Along with the above major conclusions of the study, the research in the following directions may be carried out for efficient and cost-effective use of base isolation system.

1. 1.

   It is still required to be investigated about how by widening the area of hysteresis loop the seismic force reducing effect of base isolation can be increased.

2. 2.

   Research needs to be carried out for partial development, i.e., use of both base isolator and dual design philosophy. That would lead to a simultaneous achievement of safety as well as economy.

3. 3.

   Low-cost rubber sheets of various types and thicknesses can be used for isolation of masonry buildings.
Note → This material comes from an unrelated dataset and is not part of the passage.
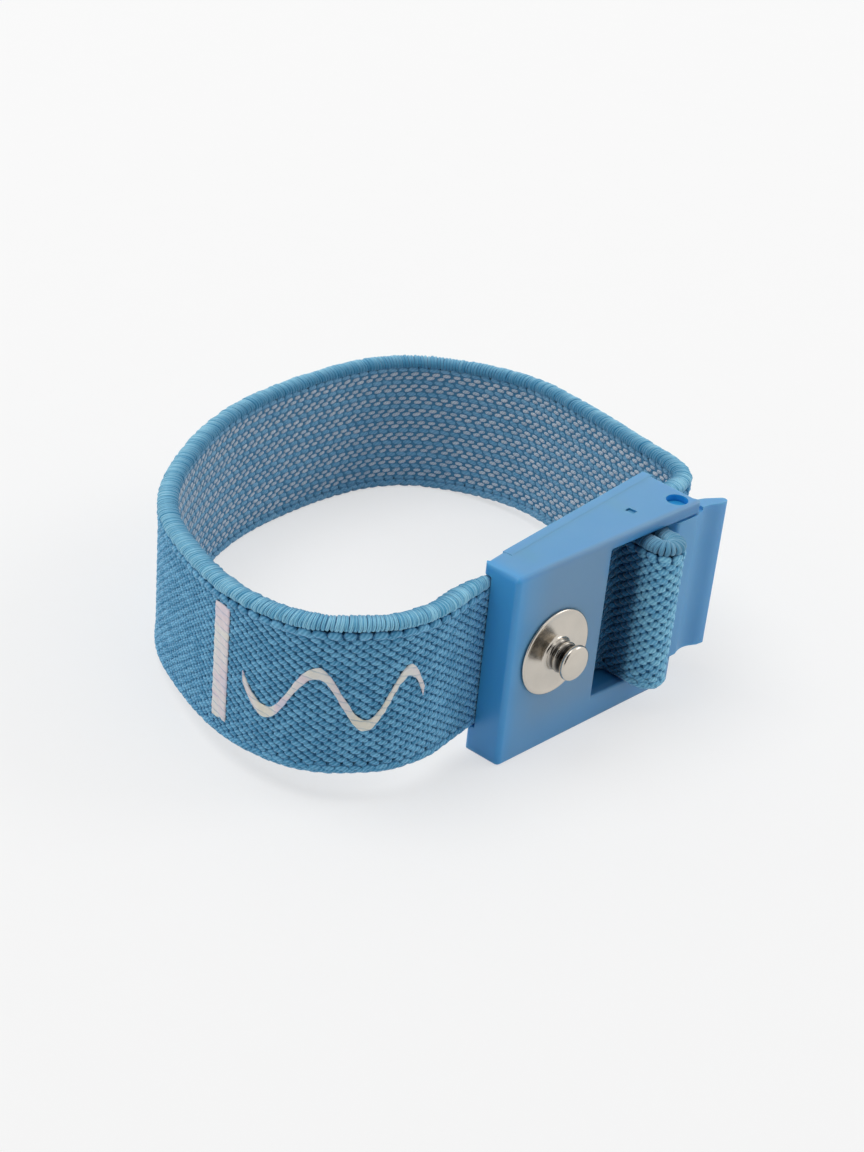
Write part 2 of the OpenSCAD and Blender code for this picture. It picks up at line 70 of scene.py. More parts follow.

Masonry buildings all over the world cause tremendous casualties and property loss, particularly belonging to low- to middle-class economic background (because of their natural tending to undergo seismic damage).

4. 4.

   On the other hand, cost analysis can be an important issue as well, but it depends not only on type and nature of isolator but many other factors. In fact, our knowledge about base isolation in the implementation level is in a primitive stage as only counted numbers of buildings all over the world are base-isolated. However, increase in number of storeys seems to have dominating effect in cost reduction, while other aspects are open for further detailed studies.

5. 5.

   Further, a detailed study providing a comparative picture on the effectiveness of various base isolators should also be available.